■ Exercise directions ■
Only the lines from the start of the material through the line containing "-CELL_OFFSET, spring_low, -1)" are to be extracted, exactly as they appear.

■ Given material ■

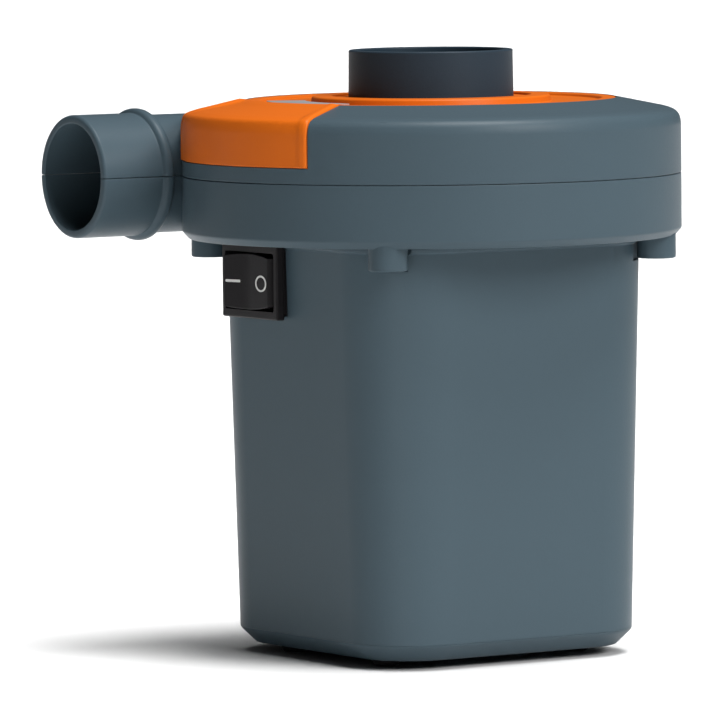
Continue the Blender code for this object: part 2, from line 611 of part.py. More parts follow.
def make_battery():
    """Four cells in series, the bulkhead over them and its contacts, springs and leads."""
    places = ((1, 1), (-1, 1), (-1, -1), (1, -1))
    for number, (sign_x, sign_y) in enumerate(places, start=1):
        nub_up = number % 2 == 1
        low = HIGH_CELL if nub_up else LOW_CELL
        make_cell(number, sign_x * CELL_OFFSET, sign_y * CELL_OFFSET, low, nub_up)

    bulkhead = loft("contact_bulkhead", [
        (BULKHEAD_BOTTOM, 36.0 * MM, 15.4 * MM), (BULKHEAD_TOP, 36.0 * MM, 15.4 * MM),
    ], BLACK)
    high = BULKHEAD_BOTTOM - GAP
    low = high - PLATE_THICKNESS
    block("top_bridge_contact", (-CELL_OFFSET - 6 * MM, -CELL_OFFSET - 7 * MM, low),
          (-CELL_OFFSET + 6 * MM, CELL_OFFSET + 7 * MM, high), STEEL)
    for word, sign in (("positive", 1), ("negative", -1)):
        y = sign * CELL_OFFSET
        plate = block(f"{word}_contact", (CELL_OFFSET - 6 * MM, y - 6 * MM, low),
                      (CELL_OFFSET + 6 * MM, y + 6 * MM, high), STEEL)
        tab_low = (CELL_OFFSET + 3 * MM, y - 2 * MM, low + 0.1 * MM)
        tab_high = (CELL_OFFSET + 3.6 * MM, y + 2 * MM, BULKHEAD_TOP + 4 * MM)
        join(plate, block(f"{word}_tab", tab_low, tab_high))
        cut(bulkhead, block(f"{word}_slot", (tab_low[0] - 0.4 * MM, tab_low[1] - 0.4 * MM, 72 * MM),
                            (tab_high[0] + 0.4 * MM, tab_high[1] + 0.4 * MM, 76 * MM)))
    spring_low = LOW_CELL + CELL_LENGTH + GAP
    make_spring("top_spring_back", -CELL_OFFSET, CELL_OFFSET, spring_low, -1)
    make_spring("top_spring_front", CELL_OFFSET, -CELL_OFFSET, spring_low, -1)

    lead = 0.7 * MM
    wire("positive_lead", [(21.9 * MM, 17.35 * MM, 78 * MM), (22.6 * MM, 19 * MM, 82 * MM),
                           (16 * MM, 24 * MM, 84 * MM), (0, 27 * MM, 84 * MM), (-14 * MM, 24 * MM, 84 * MM),
                           (-20 * MM, 19 * MM, 84.4 * MM), (-22.2 * MM, 16.4 * MM, 85.2 * MM)], lead, RED)
    wire("switch_lead", [(-22.2 * MM, 8.4 * MM, 85.2 * MM), (-19.5 * MM, 8 * MM, 83.4 * MM),
                         (-17.5 * MM, 6 * MM, 80 * MM), (-13.6 * MM, 2 * MM, 76.6 * MM),
                         (-9.6 * MM, 0, 75.85 * MM)], lead * 0.7, RED)
    wire("negative_lead", [(21.9 * MM, -17.35 * MM, 78 * MM), (22.2 * MM, -13 * MM, 80 * MM),
                           (19 * MM, -6 * MM, 79 * MM), (13.6 * MM, -1 * MM, 76.8 * MM),
                           (9.6 * MM, 0, 75.85 * MM)], lead * 0.7, BLACK)


def make_switch():
    """The rocker switch: bezel and body in one, two terminals, and the rocker on its pivot."""
    front = SWITCH_X - 0.4 * MM - BEZEL_PROUD
    bezel = block("switch_bezel",
                  (front, SWITCH_Y - BEZEL_HALF_LENGTH, SWITCH_Z - BEZEL_HALF_HEIGHT),
                  (SWITCH_X - 0.65 * MM, SWITCH_Y + BEZEL_HALF_LENGTH, SWITCH_Z + BEZEL_HALF_HEIGHT), BLACK)
    back = SWITCH_X + SWITCH_DEPTH
    join(bezel, block("switch_box",
                      (SWITCH_X - MM, SWITCH_Y - SWITCH_HALF_LENGTH, SWITCH_Z - SWITCH_HALF_HEIGHT),
                      (back, SWITCH_Y + SWITCH_HALF_LENGTH, SWITCH_Z + SWITCH_HALF_HEIGHT)))
    cut(bezel, block("switch_inside",
                     (front - MM, SWITCH_Y - ROCKER_REACH - 0.4 * MM, SWITCH_Z - ROCKER_HALF_HEIGHT - GAP),
                     (back - 1.2 * MM, SWITCH_Y + ROCKER_REACH + 0.4 * MM, SWITCH_Z + ROCKER_HALF_HEIGHT + GAP)))
    pivot_x = SWITCH_X + ROCKER_PIVOT_DEPTH
    pivot_hole = cylinder("pivot_hole", 1.15 * MM, SWITCH_Z - 8 * MM, SWITCH_Z + 8 * MM)
    cut(bezel, at(pivot_hole, pivot_x, SWITCH_Y))

    # The rocker's outline about its pivot: u runs along +Y, and out is the distance outwards along -X.
    travel = math.radians(ROCKER_TRAVEL)
    low_end = math.acos(ROCKER_RISE / ROCKER_REACH)
    high_end = travel - math.acos(ROCKER_RISE * math.cos(travel) / ROCKER_REACH)
    back_end = math.radians(110)
    outline = [(0.0, ROCKER_RISE)]
    arc_steps = 6
    for step in range(arc_steps + 1):
        angle = high_end - (back_end + high_end) * step / arc_steps
        outline.append((-ROCKER_REACH * math.sin(angle), ROCKER_REACH * math.cos(angle)))
    for step in range(arc_steps + 1):
        angle = back_end + (low_end - back_end) * step / arc_steps
        outline.append((-ROCKER_REACH * math.sin(angle), ROCKER_REACH * math.cos(angle)))
    rocker = prism("switch_rocker", [(-out, u) for u, out in outline],
                   -ROCKER_HALF_HEIGHT, ROCKER_HALF_HEIGHT, BLACK)
    at(rocker, pivot_x, SWITCH_Y, SWITCH_Z)
    join(rocker, at(cylinder("pivot_stub", PIN_RADIUS, -7.1 * MM, 7.1 * MM), pivot_x, SWITCH_Y, SWITCH_Z))

    for number, y in enumerate((SWITCH_Y + 4 * MM, SWITCH_Y - 4 * MM), start=1):
        block(f"switch_terminal_{number}", (back + GAP, y - 2.4 * MM, SWITCH_Z - 0.4 * MM),
              (back + 3.6 * MM, y + 2.4 * MM, SWITCH_Z + 0.4 * MM), BRASS)


def make_motor():
    """The motor that hangs in the lower volute's well."""
    can = turned("motor_can", [
        (2.6 * MM, 107.4 * MM), (3.5 * MM, 107.4 * MM), (3.5 * MM, CAN_TOP), (CAN_RADIUS, CAN_TOP),
        (CAN_RADIUS, CAN_BOTTOM), (CAN_RADIUS - CAN_WALL, CAN_BOTTOM),
        (CAN_RADIUS - CAN_WALL, CAN_TOP - CAN_WALL), (2.6 * MM, CAN_TOP - CAN_WALL),
    ], STEEL, MEDIUM)
    for sign, word in ((1, "back"), (-1, "front")):
        hole = at(cylinder(f"can_hole_{word}", 1.1 * MM, 103 * MM, 109 * MM), 0, sign * 7 * MM)
        cut(can, hole)
        screw = turned(f"motor_screw_{word}", [
            (0, 108.4 * MM), (1.4 * MM, 108.4 * MM), (1.8 * MM, 108.1 * MM), (1.8 * MM, 107.4 * MM),
            (0.8 * MM, 107.4 * MM), (0.8 * MM, 104 * MM), (0, 104 * MM),
        ], STEEL, 12)
        at(screw, 0, sign * 7 * MM)
    turned("motor_end_cap", [
        (2.6 * MM, 79.9 * MM), (10.9 * MM, 79.9 * MM), (10.9 * MM, CAN_BOTTOM - GAP),
        (CAN_RADIUS, CAN_BOTTOM - GAP), (CAN_RADIUS, 76.9 * MM), (2.6 * MM, 76.9 * MM),
    ], WHITE, MEDIUM)
    tube("front_bearing", 2.3 * MM, BUSH_BORE, 104.8 * MM, 107.2 * MM, BRASS, 24)
    tube("rear_bearing", 2.3 * MM, BUSH_BORE, 77.0 * MM, 79.6 * MM, BRASS, 24)
    tube("motor_rubber_ring", 14.9 * MM, 12.5 * MM, 80.0 * MM, 83.7 * MM, RUBBER, MEDIUM)
    for sign, word in ((1, "right"), (-1, "left")):
        sector(f"magnet_{word}", [
            (8.9 * MM, 102 * MM), (10.9 * MM, 102 * MM), (10.9 * MM, 86 * MM), (8.9 * MM, 86 * MM),
        ], (-65 if sign > 0 else 115), 130, FERRITE)
        low_x, high_x = sorted((sign * 3.4 * MM, sign * 8.4 * MM))
        block(f"brush_{word}", (low_x, -1.6 * MM, 80.7 * MM), (high_x, 1.6 * MM, 83.7 * MM), CARBON)


def make_rotor():
    """Everything that spins: the impeller, its brass insert, the shaft and the wound armature."""
    cylinder("motor_shaft", SHAFT_RADIUS, 76.2 * MM, 119 * MM, STEEL, 24)
    disc_top = IMPELLER_BOTTOM + IMPELLER_DISC
    impeller = turned("impeller", [
        (2.9 * MM, 118 * MM), (4.6 * MM, 118 * MM), (5.4 * MM, disc_top), (IMPELLER_RADIUS, disc_top),
        (IMPELLER_RADIUS, IMPELLER_BOTTOM), (2.9 * MM, IMPELLER_BOTTOM),
    ], WHITE, 36)
    for number in range(BLADE_COUNT):
        path = []
        for step in range(5):
            part = step / 4
            path.append(polar((13 + 23.6 * part) * MM, 360 * number / BLADE_COUNT - 38 * part ** 0.9))
        join(impeller, strip(f"blade_{number}", path, 1.2 * MM, disc_top - 0.4 * MM, BLADE_TOP))
    tube("impeller_insert", 2.6 * MM, 1.3 * MM, 110 * MM, 117.6 * MM, BRASS)

    low, high = 88 * MM, 100 * MM
    core = tube("armature_core", 3.2 * MM, 1.3 * MM, low, high, STEEL, 24)
    tube("commutator", 3.0 * MM, 1.3 * MM, 80.2 * MM, 84.4 * MM, COPPER, 24)
    for number, degrees in enumerate(POLE_ANGLES, start=1):
        turn = (0, 0, math.radians(degrees))
        arm = block(f"arm_{number}", (2.6 * MM, -1.5 * MM, low), (7.4 * MM, 1.5 * MM, high))
        arm.rotation_euler = turn
        shoe = sector(f"shoe_{number}", [
            (6.9 * MM, high), (8.2 * MM, high), (8.2 * MM, low), (6.9 * MM, low),
        ], degrees - 42, 84)
        join(core, arm, shoe)
        winding = block(f"winding_{number}", (3.9 * MM, -3.0 * MM, low - 1.8 * MM),
                        (5.9 * MM, 3.0 * MM, high + 1.8 * MM), COPPER)
        hole = block(f"winding_hole_{number}", (3 * MM, -1.8 * MM, low - GAP), (7.5 * MM, 1.8 * MM, high + GAP))
        winding.rotation_euler = turn
        hole.rotation_euler = turn
        cut(winding, hole)


make_volute()
make_top()
make_housing()
make_door()
make_battery()
make_switch()
make_motor()
make_rotor()
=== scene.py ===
"""Detailed pieces, finishes and stage for the battery air mattress pump.

It is laid out as a Blender add-on and is run as a script. Every length is in metres, and every piece is made
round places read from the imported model.
"""

import json
import math

import bmesh
import bpy
from bpy.props import FloatProperty, FloatVectorProperty, IntProperty, PointerProperty
from bpy.types import Operator, Panel, PropertyGroup
from mathutils import Matrix, Vector


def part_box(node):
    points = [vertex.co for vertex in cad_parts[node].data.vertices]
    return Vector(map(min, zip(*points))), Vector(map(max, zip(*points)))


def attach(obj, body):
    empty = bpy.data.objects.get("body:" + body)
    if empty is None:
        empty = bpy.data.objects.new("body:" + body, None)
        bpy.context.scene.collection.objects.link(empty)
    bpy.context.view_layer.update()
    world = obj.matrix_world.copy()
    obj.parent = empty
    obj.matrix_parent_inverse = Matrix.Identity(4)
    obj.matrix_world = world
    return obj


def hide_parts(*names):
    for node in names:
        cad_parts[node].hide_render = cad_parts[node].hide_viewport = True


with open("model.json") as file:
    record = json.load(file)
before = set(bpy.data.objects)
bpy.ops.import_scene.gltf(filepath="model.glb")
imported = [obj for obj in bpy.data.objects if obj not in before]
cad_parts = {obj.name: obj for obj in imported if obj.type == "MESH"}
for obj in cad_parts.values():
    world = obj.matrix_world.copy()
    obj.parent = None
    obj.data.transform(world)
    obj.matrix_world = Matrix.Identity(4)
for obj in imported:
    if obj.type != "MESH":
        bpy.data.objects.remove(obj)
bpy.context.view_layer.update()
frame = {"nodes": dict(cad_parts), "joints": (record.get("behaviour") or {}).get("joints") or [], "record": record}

bl_info = {
    "name": "Air Mattress Pump",
    "version": (1, 0, 0),
    "blender": (4, 5, 0),
    "location": "View3D > Sidebar > Pump",
    "description": "Builds the pieces, finishes and stage of a battery air mattress pump",
    "category": "Object",
}

MM = 0.001


def mm(*values):
    """Values given in millimetres, as metres."""
    return tuple(value * MM for value in values)


def joint_place(name):
    """Where a joint turns, in the model's frame."""
    return next(Vector(joint["pos_m"]) for joint in frame["joints"] if joint["name"] == name)


def low(node):
    """The lowest corner of a CAD node."""
    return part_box(node)[0]


def high(node):
    """The highest corner of a CAD node."""
    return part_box(node)[1]


# Places read from the model
AXIS = joint_place("impeller_spin") * Vector((1, 1, 0))
SWITCH = joint_place("rocker_tilt") - AXIS
HINGE = joint_place("battery_door_hinge") - AXIS
SEAM = (high("lower_volute").z + low("upper_volute").z) / 2
LID_RADIUS = high("lower_volute").x - AXIS.x
LID_LOW = high("battery_housing").z + 0.3 * MM
CONE_TOP = high("upper_volute").z
NOZZLE_TIP = AXIS.x - low("lower_volute").x
PORT_TOP = high("inlet_port").z
DOOR_LOW = low("battery_door").z
HOUSING_HIGH = high("battery_housing").z
RIM_HALF = high("battery_housing").x - AXIS.x

# Fan housing
LID_WALL = 2.2 * MM
LID_FLOOR = LID_LOW + 2.0 * MM
CONE_INNER = 42.1 * MM
CONE_OUTER = 54.0 * MM
CONE_EDGE = 123.1 * MM
SHOULDER_LOW = 120.4 * MM
CEILING = 121.6 * MM
SEAT = 123.6 * MM
THROAT = 17.0 * MM
SEAM_GAP = 0.1 * MM
FLANGE_RADIUS = 14.95 * MM
NOZZLE_RADIUS = 13.9 * MM
ROOT_RADIUS = 13.4 * MM
NOZZLE_BORE = 12.0 * MM
NOZZLE_Y = high("upper_volute").y - AXIS.y - FLANGE_RADIUS
BOSS_DISTANCE = 51.4 * MM
BOSS_RADIUS = 4.4 * MM
BOSS_LOW = 89.5 * MM
POCKET_RADIUS = 5.9 * MM
POCKET_FLOOR = 89.0 * MM
CORNER_ANGLES = (45, 135, 225, 315)
SHARP_ANGLE = 32

# Trim
TRIM_RADIUS = 41.8 * MM
TONGUE_START = 149.5
TONGUE_SWEEP = 57.5
TONGUE_LOW = 112.2 * MM
PORT_RADIUS = 18.7 * MM
PORT_BORE = 16.4 * MM


# ---- sizes and colours a user may change

def length_setting(name, description, default, **limits):
    """A length that a user may change."""
    return FloatProperty(name=name, description=description, default=default, unit="LENGTH", **limits)


def angle_setting(name, description, degrees):
    """An angle that a user may change."""
    return FloatProperty(
        name=name, description=description, default=math.radians(degrees), subtype="ANGLE", unit="ROTATION")


def colour_setting(name, description, default):
    """A colour that a user may change."""
    return FloatVectorProperty(name=name, description=description, subtype="COLOR", default=default)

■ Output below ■
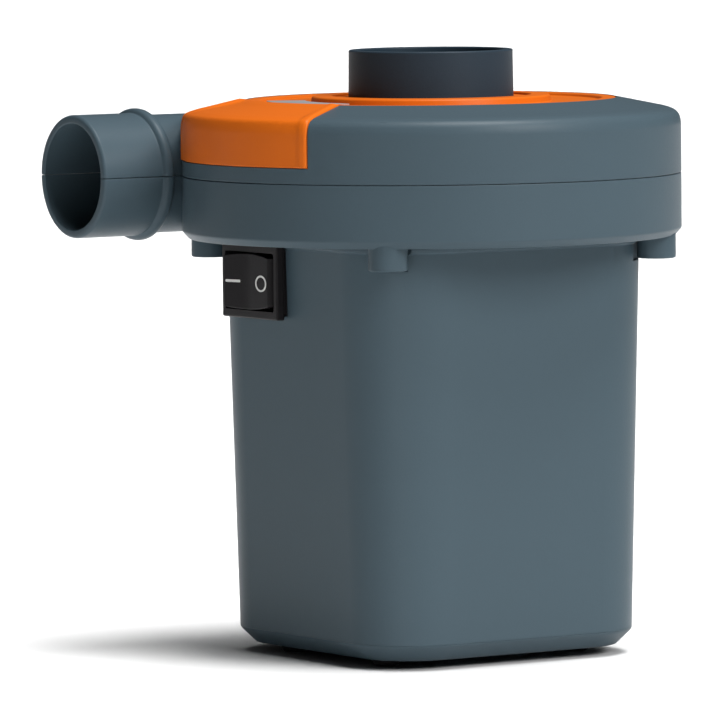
Continue the Blender code for this object: part 2, from line 611 of part.py. More parts follow.
def make_battery():
    """Four cells in series, the bulkhead over them and its contacts, springs and leads."""
    places = ((1, 1), (-1, 1), (-1, -1), (1, -1))
    for number, (sign_x, sign_y) in enumerate(places, start=1):
        nub_up = number % 2 == 1
        low = HIGH_CELL if nub_up else LOW_CELL
        make_cell(number, sign_x * CELL_OFFSET, sign_y * CELL_OFFSET, low, nub_up)

    bulkhead = loft("contact_bulkhead", [
        (BULKHEAD_BOTTOM, 36.0 * MM, 15.4 * MM), (BULKHEAD_TOP, 36.0 * MM, 15.4 * MM),
    ], BLACK)
    high = BULKHEAD_BOTTOM - GAP
    low = high - PLATE_THICKNESS
    block("top_bridge_contact", (-CELL_OFFSET - 6 * MM, -CELL_OFFSET - 7 * MM, low),
          (-CELL_OFFSET + 6 * MM, CELL_OFFSET + 7 * MM, high), STEEL)
    for word, sign in (("positive", 1), ("negative", -1)):
        y = sign * CELL_OFFSET
        plate = block(f"{word}_contact", (CELL_OFFSET - 6 * MM, y - 6 * MM, low),
                      (CELL_OFFSET + 6 * MM, y + 6 * MM, high), STEEL)
        tab_low = (CELL_OFFSET + 3 * MM, y - 2 * MM, low + 0.1 * MM)
        tab_high = (CELL_OFFSET + 3.6 * MM, y + 2 * MM, BULKHEAD_TOP + 4 * MM)
        join(plate, block(f"{word}_tab", tab_low, tab_high))
        cut(bulkhead, block(f"{word}_slot", (tab_low[0] - 0.4 * MM, tab_low[1] - 0.4 * MM, 72 * MM),
                            (tab_high[0] + 0.4 * MM, tab_high[1] + 0.4 * MM, 76 * MM)))
    spring_low = LOW_CELL + CELL_LENGTH + GAP
    make_spring("top_spring_back", -CELL_OFFSET, CELL_OFFSET, spring_low, -1)
    make_spring("top_spring_front", CELL_OFFSET, -CELL_OFFSET, spring_low, -1)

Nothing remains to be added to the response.